**Collected data entries:**
--------

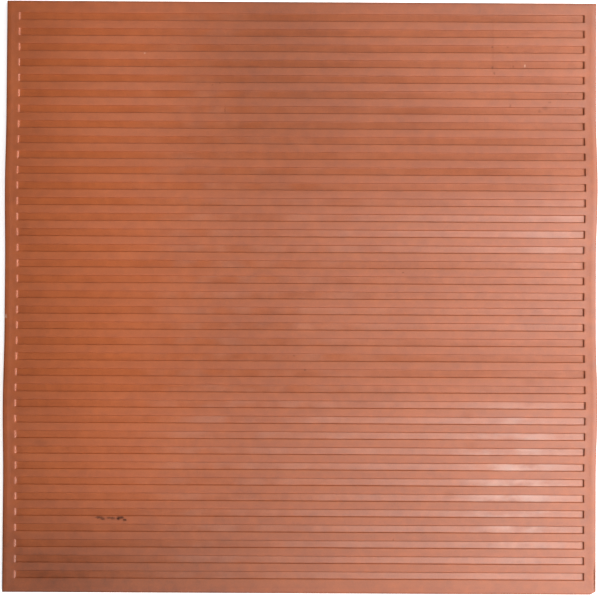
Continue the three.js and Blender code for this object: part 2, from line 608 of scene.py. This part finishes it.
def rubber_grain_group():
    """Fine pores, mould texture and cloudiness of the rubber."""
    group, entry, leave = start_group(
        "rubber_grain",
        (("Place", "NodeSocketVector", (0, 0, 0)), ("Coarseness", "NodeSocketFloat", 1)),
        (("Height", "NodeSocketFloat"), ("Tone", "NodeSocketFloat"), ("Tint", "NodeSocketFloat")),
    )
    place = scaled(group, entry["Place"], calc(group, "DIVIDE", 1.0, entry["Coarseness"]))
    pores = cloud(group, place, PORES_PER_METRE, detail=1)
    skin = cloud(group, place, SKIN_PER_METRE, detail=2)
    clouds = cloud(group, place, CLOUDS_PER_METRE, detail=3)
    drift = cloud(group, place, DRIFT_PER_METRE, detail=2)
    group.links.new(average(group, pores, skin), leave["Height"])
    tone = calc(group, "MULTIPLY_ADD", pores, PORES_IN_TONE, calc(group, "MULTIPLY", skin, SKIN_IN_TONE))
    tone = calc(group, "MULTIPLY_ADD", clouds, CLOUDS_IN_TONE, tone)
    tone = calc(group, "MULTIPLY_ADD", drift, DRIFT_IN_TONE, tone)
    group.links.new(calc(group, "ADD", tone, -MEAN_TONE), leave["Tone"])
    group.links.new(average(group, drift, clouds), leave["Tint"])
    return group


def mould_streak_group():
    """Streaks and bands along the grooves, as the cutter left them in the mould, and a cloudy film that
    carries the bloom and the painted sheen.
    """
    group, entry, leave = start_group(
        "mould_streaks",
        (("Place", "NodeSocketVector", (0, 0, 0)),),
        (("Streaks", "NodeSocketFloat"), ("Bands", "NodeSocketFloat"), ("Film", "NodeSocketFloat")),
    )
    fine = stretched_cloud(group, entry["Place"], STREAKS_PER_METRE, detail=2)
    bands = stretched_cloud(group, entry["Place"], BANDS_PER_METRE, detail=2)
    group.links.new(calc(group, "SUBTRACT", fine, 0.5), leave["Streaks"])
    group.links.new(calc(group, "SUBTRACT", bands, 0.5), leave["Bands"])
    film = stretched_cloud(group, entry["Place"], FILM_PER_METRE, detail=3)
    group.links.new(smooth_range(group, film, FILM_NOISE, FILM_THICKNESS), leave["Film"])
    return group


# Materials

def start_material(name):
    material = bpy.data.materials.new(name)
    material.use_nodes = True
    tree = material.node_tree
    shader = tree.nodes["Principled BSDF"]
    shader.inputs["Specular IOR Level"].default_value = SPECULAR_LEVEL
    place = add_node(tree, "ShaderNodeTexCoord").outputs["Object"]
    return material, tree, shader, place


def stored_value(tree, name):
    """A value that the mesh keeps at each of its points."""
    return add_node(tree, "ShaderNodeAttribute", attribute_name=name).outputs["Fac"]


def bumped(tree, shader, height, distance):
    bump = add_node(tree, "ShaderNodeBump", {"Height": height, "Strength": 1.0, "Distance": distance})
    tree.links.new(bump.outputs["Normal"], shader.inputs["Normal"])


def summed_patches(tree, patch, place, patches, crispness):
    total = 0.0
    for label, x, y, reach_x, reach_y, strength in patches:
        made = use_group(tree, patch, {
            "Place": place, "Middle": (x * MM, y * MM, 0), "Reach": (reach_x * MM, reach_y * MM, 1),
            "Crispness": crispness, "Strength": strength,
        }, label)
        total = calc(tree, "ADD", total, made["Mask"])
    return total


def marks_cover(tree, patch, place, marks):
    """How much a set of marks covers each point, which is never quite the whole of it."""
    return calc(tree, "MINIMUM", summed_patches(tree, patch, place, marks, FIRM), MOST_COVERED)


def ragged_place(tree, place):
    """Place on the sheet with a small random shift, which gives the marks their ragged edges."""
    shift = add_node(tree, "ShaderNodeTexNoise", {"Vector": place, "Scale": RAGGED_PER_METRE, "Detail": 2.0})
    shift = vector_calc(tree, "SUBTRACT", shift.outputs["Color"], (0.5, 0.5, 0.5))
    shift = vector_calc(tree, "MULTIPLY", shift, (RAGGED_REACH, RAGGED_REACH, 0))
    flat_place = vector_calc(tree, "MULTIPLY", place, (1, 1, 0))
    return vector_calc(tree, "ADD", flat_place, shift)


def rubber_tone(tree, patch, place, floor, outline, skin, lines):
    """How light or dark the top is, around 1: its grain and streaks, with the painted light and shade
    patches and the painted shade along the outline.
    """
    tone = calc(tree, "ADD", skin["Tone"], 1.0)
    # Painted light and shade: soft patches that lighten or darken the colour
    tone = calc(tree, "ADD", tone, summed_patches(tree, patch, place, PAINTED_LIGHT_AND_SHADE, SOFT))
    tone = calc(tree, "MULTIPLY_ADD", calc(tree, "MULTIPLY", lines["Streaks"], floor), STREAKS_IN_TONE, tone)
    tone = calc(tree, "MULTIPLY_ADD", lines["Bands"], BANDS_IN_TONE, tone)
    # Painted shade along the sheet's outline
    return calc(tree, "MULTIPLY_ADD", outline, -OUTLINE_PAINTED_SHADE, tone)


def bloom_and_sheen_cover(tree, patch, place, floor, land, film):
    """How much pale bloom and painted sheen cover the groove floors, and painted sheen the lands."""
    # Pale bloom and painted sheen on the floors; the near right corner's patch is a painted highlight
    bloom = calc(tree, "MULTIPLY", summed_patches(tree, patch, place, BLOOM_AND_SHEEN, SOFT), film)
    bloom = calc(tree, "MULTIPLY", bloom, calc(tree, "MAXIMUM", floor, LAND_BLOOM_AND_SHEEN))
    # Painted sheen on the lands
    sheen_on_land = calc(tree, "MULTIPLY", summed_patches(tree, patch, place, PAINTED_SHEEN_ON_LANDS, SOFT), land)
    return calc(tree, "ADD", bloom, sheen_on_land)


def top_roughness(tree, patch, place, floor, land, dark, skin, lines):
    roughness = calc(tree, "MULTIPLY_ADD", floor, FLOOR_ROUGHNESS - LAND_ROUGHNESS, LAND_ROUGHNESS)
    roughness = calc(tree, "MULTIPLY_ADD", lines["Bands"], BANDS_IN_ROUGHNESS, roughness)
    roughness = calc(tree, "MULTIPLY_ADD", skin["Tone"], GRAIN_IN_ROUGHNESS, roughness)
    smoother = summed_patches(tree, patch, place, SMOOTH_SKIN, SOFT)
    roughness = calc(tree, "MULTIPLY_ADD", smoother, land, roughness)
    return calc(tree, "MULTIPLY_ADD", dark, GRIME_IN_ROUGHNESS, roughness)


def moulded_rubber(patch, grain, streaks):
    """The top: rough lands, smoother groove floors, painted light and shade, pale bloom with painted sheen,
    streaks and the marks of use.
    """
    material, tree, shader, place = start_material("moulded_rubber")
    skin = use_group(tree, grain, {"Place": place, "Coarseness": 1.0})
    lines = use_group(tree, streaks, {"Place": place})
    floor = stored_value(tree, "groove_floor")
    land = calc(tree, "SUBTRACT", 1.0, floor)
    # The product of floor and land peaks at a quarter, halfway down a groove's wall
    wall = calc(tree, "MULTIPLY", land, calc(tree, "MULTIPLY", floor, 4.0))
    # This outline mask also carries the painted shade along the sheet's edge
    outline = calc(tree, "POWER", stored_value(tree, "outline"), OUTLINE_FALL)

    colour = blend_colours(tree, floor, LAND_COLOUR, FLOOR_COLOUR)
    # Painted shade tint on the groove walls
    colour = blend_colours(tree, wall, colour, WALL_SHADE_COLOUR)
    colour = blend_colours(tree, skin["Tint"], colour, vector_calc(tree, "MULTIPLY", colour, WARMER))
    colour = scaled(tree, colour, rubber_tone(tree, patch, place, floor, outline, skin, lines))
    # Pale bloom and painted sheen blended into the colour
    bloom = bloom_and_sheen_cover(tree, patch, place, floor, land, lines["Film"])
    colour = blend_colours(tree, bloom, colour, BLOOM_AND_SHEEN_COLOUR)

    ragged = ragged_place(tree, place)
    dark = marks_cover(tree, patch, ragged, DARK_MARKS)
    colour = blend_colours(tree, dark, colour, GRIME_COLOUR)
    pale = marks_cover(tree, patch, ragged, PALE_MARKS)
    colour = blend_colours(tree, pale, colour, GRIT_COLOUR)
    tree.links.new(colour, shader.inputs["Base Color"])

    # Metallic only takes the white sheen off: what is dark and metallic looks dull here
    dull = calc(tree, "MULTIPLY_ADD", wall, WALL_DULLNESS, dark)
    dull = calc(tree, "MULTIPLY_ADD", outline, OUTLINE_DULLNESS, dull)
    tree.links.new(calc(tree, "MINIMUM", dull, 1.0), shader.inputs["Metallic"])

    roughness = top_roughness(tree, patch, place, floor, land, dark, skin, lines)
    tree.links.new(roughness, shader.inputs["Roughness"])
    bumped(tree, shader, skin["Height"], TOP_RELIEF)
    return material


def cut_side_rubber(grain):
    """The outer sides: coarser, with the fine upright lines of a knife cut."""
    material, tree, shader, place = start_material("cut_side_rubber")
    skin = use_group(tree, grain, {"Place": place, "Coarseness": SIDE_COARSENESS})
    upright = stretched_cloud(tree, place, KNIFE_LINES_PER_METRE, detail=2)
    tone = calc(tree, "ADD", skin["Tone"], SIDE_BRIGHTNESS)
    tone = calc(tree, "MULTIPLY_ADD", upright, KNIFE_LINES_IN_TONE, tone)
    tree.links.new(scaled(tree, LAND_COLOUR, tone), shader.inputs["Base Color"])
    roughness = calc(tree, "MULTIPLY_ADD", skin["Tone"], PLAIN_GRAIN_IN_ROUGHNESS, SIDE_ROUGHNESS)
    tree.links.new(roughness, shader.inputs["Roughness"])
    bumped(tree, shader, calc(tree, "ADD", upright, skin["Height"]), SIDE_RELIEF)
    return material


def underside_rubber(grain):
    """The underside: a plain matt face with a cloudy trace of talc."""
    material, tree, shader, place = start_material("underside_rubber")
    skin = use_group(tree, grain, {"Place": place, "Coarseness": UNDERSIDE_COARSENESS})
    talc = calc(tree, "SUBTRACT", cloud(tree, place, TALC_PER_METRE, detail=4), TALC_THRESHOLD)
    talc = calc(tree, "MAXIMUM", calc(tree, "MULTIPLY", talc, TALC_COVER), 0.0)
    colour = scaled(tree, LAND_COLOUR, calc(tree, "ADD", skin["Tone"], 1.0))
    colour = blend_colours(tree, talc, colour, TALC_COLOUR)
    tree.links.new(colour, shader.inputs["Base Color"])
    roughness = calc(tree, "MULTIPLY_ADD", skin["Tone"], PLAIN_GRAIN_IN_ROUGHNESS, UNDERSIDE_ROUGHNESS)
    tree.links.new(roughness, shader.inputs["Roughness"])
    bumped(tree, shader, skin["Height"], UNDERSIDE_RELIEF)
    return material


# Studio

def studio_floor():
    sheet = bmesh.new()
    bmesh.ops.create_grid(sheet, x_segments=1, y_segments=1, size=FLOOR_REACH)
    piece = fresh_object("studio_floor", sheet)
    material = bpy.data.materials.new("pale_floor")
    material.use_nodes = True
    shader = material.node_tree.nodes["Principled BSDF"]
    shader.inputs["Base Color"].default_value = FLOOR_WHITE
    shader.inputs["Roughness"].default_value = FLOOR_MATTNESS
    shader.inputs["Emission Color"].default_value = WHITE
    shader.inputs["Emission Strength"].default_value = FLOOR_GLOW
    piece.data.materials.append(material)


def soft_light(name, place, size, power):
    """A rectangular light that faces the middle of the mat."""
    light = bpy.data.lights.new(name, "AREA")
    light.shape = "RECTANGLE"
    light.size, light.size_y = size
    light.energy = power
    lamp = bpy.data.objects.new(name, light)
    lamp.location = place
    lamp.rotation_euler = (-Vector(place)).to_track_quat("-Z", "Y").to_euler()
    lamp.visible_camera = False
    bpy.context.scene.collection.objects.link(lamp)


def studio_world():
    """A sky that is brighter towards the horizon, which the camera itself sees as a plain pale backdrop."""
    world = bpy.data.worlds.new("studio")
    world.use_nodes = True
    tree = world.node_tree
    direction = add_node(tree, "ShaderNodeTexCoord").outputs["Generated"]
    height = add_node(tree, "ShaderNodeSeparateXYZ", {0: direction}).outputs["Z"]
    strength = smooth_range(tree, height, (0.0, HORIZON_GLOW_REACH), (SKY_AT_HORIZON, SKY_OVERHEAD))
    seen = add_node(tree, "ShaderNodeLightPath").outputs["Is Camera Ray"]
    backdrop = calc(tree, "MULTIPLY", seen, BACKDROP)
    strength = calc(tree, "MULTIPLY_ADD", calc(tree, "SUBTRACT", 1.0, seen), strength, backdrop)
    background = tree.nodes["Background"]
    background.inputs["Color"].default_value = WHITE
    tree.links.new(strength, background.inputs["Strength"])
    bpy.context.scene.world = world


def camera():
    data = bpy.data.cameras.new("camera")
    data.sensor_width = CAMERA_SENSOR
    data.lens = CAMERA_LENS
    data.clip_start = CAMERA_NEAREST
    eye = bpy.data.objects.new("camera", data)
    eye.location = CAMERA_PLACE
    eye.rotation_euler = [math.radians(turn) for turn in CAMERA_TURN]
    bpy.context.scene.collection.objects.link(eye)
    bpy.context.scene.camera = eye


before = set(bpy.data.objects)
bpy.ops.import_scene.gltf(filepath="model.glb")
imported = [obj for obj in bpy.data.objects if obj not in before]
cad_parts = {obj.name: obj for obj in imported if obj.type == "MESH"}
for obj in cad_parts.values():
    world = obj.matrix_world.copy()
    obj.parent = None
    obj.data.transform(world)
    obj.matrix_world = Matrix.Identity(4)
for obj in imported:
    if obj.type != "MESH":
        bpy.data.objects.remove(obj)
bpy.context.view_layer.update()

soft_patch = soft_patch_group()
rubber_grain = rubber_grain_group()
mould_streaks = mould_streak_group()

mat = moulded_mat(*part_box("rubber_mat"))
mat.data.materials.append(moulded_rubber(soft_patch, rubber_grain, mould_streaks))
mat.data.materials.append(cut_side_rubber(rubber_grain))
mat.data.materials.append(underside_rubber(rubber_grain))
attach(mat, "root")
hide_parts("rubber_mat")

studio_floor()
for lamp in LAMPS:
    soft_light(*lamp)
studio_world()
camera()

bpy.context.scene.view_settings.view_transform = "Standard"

--------

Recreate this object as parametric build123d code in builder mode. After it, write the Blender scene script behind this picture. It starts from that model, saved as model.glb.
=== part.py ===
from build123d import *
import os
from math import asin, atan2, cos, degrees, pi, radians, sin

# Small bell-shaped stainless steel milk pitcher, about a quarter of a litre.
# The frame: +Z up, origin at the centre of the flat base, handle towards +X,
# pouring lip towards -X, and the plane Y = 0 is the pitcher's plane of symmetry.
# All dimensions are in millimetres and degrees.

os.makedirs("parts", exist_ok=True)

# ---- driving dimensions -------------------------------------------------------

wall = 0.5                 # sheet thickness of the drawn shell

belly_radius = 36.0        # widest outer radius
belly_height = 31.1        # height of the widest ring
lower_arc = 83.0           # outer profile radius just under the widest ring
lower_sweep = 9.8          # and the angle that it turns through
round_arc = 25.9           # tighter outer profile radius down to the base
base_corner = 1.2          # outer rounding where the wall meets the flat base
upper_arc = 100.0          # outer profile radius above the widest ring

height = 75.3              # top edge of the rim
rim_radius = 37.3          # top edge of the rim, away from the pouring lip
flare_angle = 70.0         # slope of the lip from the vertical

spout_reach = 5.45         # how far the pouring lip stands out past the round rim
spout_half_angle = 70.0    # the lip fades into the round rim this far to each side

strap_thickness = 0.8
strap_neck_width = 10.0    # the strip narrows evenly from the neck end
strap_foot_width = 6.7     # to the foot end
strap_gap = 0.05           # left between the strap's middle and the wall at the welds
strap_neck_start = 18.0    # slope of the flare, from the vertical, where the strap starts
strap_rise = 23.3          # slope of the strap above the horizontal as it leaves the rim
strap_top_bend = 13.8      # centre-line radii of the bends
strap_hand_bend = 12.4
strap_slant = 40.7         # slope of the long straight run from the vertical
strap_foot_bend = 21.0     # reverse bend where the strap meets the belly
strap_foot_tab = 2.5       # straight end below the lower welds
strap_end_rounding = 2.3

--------

**What to produce:** Both the line with "obj.matrix_world = Matrix.Identity(4)" and the line with "mat.data.materials.append(underside_rubber(rubber_grain))" belong in the extract, along with every line between them; set down those lines exactly and only.

**Written answer:**
    obj.matrix_world = Matrix.Identity(4)
for obj in imported:
    if obj.type != "MESH":
        bpy.data.objects.remove(obj)
bpy.context.view_layer.update()

soft_patch = soft_patch_group()
rubber_grain = rubber_grain_group()
mould_streaks = mould_streak_group()

mat = moulded_mat(*part_box("rubber_mat"))
mat.data.materials.append(moulded_rubber(soft_patch, rubber_grain, mould_streaks))
mat.data.materials.append(cut_side_rubber(rubber_grain))
mat.data.materials.append(underside_rubber(rubber_grain))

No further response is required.